- 13 Steps – Die unglaubliche Karriere des Edwin Moses
- Directed by: Michael Wech
- Produced by: Leopold Hoesch
- Starring: Jody David Armour; Lonnie Bunch; Doriane Coleman; Anita DeFrantz; Donna de Varona; Manfred Germar; Danny Harris; Bernd Heller; Samuel L. Jackson; Holly Johnson Friar; Michael Johnson; Bob Kersee; Roger Kingdom; Spike Lee; John Maxwell; Gianni Merlo; Anne Merrem; Edwin Moses; Irving Moses; Julian Moses; Ulrike Nasse-Meyfarth; LaRoy Penix; Andre Phillips; Steve Price; Mike Shine; Tommie Smith; Tracy Sundlun; Delay Thompson; Milan Tiff; Travis Tygart; Neil Degrasse Tyson; Karsten Warholm; Ken Yoshino; Josiah Young III;
- Edited by: André Hammesfahr
- Music by: Stefan Döring
- Release date: 2024;
- Running time: 105 minutes
- Country: Germany
- Languages: English, German

= Moses – 13 Steps =

MOSES – 13 Steps is a 2024 documentary film about American track and field athlete Edwin Moses. The film was directed by Michael Wech and produced by Leopold Hoesch.

== Synopsis ==
The feature-length documentary MOSES – 13 Steps (German title: 13 Steps – Die unglaubliche Karriere des Edwin Moses) offers an in-depth exploration of Moses’s unprecedented dominance in the 400-metre hurdles and his broader impact on sport and society.

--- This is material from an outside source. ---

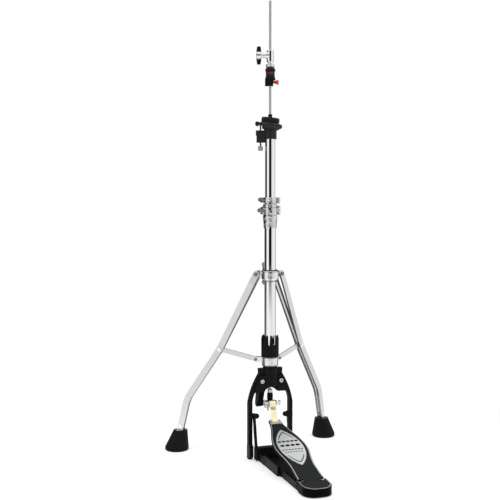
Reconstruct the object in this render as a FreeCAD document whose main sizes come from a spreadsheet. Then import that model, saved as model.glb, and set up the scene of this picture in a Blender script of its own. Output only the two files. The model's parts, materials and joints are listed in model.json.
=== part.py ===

The title refers to Moses’s innovative 13-step technique, developed while studying physics at Morehouse College, which became central to his strategy and helped propel him through a historic 122-race winning streak spanning nine years, nine months, and nine days. The documentary traces his journey from his early years in segregated America to his athletic triumphs – including Olympic gold medals in 1976 and 1984 – as well as his legacy as a scientist, reformer, and advocate for equality, anti-doping measures, and athletes’ rights.

== Production ==
The film is a production of Broadview Pictures, directed by Michael Wech, produced by Leopold Hoesch and executive produced by Morgan Freeman, Lori McCreary, Scott Borden, James Younger, and Vera Bertram.

== Release ==
The film premiered at DOC NYC, where it featured a Q&A session following the screening with producer Leopold Hoesch and was also shown at the Boulder International Film Festival. Additionally, it received the Best Feature Film award at the inaugural OLY House Film Festival in Paris, selected for its powerful exploration of Moses’s legacy and societal contributions.

Further screenings and festival selections include the Montreal and Toronto Black Film Festivals, the Film Festival Cologne, the San Diego International Film Festival, the Annapolis Film Festival, the Morehouse College Human Rights Film Festival and the Paladino d'oro Sport Film Festival.

The film was released in German cinemas in December 2024. In September 2025, it became available to stream on the ARD Mediathek.